- **GIVEN REQUEST**:
Give again only the lines beginning with the one that contains "Write the FreeCAD" and ending with the one that contains "# in the machine's"; include both of those lines.

- **TASK DATA**:
- - -

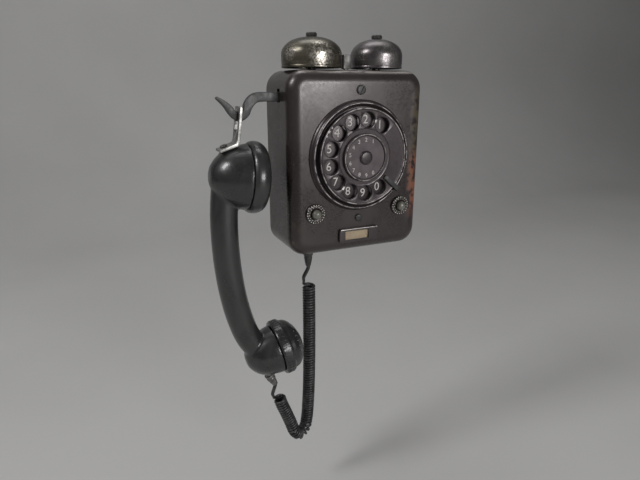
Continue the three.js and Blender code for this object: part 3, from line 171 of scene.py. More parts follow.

- - -

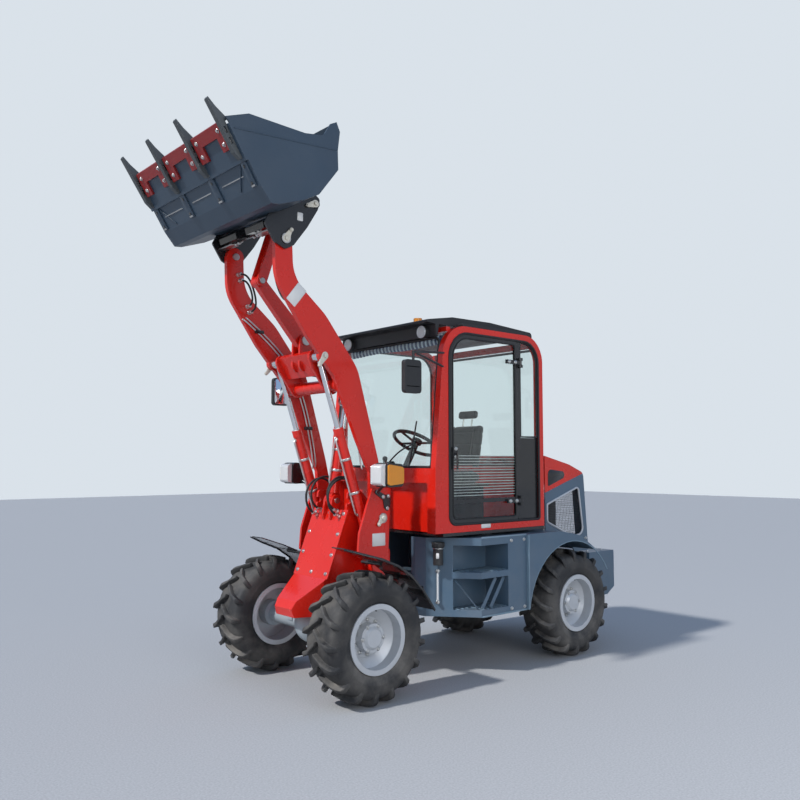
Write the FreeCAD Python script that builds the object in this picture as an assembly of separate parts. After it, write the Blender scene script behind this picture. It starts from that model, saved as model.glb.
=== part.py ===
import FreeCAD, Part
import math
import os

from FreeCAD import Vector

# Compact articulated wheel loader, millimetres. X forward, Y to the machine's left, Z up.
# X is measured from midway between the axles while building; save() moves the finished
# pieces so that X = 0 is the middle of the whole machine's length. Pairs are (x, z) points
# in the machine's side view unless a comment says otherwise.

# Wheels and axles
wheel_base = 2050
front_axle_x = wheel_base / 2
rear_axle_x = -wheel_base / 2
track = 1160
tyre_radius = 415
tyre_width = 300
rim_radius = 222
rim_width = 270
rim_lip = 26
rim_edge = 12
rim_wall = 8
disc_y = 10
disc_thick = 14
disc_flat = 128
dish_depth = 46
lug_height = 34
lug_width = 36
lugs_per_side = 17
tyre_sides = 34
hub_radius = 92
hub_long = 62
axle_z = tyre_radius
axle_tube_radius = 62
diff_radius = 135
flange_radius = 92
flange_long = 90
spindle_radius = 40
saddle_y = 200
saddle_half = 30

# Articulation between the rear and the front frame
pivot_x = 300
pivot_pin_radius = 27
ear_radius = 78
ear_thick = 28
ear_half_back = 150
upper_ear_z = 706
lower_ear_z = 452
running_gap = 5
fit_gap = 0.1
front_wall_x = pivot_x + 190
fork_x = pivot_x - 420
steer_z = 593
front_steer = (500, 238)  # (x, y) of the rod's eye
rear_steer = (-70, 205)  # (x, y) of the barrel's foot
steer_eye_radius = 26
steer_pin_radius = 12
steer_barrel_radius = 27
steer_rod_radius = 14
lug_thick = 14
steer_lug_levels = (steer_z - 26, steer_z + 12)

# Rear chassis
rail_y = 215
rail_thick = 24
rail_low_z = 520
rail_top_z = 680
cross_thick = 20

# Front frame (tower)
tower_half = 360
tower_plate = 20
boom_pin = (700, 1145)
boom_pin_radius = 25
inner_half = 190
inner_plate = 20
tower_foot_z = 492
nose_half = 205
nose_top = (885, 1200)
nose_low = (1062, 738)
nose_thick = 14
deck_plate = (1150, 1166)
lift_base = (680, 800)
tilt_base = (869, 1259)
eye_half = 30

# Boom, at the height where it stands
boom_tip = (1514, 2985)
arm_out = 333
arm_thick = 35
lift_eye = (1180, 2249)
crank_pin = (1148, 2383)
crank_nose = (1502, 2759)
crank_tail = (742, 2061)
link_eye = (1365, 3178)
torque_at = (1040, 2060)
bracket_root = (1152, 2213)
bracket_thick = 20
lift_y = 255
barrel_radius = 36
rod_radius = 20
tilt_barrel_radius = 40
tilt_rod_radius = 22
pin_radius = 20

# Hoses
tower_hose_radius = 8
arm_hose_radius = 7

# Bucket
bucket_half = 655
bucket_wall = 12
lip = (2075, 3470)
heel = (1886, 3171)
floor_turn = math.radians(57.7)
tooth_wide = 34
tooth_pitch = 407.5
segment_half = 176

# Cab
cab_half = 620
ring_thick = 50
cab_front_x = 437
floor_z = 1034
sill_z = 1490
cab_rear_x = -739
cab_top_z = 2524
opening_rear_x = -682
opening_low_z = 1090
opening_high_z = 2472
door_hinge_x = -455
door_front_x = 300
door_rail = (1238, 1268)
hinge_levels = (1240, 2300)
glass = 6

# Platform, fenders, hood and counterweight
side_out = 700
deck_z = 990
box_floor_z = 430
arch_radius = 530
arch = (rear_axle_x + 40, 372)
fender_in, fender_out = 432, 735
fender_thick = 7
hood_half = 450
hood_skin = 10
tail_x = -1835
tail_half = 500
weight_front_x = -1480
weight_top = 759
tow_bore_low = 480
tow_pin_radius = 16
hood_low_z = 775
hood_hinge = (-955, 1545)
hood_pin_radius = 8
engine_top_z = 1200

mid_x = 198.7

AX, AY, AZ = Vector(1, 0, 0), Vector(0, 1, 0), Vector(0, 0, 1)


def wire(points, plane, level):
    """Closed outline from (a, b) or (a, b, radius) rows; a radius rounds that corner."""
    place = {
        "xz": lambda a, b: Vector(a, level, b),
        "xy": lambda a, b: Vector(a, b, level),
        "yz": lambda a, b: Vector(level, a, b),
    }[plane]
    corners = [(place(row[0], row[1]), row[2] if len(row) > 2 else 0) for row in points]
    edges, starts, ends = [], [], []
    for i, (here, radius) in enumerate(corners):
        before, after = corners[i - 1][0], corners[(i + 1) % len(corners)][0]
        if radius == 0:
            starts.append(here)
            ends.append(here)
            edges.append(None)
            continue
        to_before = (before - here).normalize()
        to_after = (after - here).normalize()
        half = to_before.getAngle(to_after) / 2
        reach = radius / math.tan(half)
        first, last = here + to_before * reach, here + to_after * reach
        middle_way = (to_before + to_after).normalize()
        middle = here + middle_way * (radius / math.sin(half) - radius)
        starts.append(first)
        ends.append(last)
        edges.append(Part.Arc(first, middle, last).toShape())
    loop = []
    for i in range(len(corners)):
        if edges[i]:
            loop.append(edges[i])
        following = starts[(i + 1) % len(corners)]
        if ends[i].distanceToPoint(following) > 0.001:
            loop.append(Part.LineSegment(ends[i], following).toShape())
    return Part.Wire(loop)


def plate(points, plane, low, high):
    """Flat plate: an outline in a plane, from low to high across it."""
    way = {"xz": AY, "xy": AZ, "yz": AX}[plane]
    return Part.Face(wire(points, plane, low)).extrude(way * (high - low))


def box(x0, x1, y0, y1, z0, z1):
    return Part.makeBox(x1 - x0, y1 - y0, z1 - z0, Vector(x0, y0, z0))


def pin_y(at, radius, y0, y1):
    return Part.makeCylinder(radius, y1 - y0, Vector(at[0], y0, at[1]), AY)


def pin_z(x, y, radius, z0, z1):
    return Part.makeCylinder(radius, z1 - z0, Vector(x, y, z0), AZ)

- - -

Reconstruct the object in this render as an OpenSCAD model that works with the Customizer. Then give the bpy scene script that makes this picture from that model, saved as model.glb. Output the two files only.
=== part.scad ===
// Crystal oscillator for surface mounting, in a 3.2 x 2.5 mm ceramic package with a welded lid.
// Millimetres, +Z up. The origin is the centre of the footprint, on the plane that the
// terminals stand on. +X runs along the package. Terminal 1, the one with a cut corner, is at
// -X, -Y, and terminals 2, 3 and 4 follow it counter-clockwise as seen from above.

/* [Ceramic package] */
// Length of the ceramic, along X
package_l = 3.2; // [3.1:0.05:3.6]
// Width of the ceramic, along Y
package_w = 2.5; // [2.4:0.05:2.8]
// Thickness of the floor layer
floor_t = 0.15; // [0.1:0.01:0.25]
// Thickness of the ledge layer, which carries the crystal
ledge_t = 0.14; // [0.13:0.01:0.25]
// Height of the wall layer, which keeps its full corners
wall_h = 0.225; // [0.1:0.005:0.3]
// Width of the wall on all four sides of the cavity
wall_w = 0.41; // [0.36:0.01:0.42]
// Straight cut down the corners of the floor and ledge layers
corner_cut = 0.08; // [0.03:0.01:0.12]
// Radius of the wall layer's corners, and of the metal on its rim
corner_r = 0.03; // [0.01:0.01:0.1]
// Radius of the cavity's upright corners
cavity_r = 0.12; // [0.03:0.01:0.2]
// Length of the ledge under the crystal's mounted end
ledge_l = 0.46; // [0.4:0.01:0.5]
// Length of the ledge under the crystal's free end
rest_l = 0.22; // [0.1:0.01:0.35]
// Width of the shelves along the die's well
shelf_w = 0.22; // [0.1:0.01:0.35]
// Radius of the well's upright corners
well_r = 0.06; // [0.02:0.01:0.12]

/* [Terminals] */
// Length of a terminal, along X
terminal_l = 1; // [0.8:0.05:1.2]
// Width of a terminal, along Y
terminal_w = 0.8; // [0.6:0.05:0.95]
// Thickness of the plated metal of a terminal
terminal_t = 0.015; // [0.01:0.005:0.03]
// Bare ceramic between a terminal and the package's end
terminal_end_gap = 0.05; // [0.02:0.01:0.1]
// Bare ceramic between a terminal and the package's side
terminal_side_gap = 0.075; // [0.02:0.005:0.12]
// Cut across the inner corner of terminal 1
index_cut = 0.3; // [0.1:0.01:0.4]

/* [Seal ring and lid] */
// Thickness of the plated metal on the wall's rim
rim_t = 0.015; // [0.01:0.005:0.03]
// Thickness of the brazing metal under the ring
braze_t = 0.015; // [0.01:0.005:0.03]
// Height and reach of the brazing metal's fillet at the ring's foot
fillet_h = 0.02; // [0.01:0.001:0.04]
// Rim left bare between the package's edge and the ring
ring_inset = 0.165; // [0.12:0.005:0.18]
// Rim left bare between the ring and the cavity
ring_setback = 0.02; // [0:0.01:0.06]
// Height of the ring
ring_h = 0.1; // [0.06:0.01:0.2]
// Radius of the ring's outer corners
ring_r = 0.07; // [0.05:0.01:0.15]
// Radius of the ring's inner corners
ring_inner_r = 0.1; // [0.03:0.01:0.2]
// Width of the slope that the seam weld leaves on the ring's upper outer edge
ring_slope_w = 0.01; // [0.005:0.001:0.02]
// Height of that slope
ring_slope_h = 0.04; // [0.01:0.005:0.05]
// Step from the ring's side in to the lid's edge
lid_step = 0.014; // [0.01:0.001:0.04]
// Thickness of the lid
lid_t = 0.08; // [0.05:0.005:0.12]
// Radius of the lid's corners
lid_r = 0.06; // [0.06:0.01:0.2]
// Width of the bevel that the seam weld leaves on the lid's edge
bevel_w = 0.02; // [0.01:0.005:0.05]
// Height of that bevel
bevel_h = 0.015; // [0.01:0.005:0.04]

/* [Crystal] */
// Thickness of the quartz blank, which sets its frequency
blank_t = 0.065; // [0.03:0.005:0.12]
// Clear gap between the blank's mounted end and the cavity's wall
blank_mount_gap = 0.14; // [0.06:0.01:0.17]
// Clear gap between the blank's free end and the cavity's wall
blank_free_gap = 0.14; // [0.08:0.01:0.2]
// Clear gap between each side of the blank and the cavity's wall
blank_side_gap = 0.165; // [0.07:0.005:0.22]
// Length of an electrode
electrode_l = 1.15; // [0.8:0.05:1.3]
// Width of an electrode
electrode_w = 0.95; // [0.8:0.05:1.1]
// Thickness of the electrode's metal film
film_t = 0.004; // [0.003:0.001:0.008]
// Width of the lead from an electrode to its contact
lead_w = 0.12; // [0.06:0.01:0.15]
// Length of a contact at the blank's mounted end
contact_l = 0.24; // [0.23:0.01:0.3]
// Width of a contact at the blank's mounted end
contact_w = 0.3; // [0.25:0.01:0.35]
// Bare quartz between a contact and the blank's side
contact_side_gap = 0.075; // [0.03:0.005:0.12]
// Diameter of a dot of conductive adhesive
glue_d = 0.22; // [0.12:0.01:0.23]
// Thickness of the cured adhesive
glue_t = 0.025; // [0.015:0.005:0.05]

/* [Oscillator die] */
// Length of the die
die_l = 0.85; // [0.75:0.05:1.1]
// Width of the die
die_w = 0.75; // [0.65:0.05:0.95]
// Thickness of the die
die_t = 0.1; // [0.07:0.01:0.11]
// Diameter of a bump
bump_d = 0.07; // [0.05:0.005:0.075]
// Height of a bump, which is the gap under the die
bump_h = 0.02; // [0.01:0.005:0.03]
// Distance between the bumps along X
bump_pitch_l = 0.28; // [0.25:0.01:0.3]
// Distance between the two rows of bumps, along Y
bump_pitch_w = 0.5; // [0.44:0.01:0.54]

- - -

- **SOLVED EXERCISE**:
Write the FreeCAD Python script that builds the object in this picture as an assembly of separate parts. After it, write the Blender scene script behind this picture. It starts from that model, saved as model.glb.
=== part.py ===
import FreeCAD, Part
import math
import os

from FreeCAD import Vector

# Compact articulated wheel loader, millimetres. X forward, Y to the machine's left, Z up.
# X is measured from midway between the axles while building; save() moves the finished
# pieces so that X = 0 is the middle of the whole machine's length. Pairs are (x, z) points
# in the machine's side view unless a comment says otherwise.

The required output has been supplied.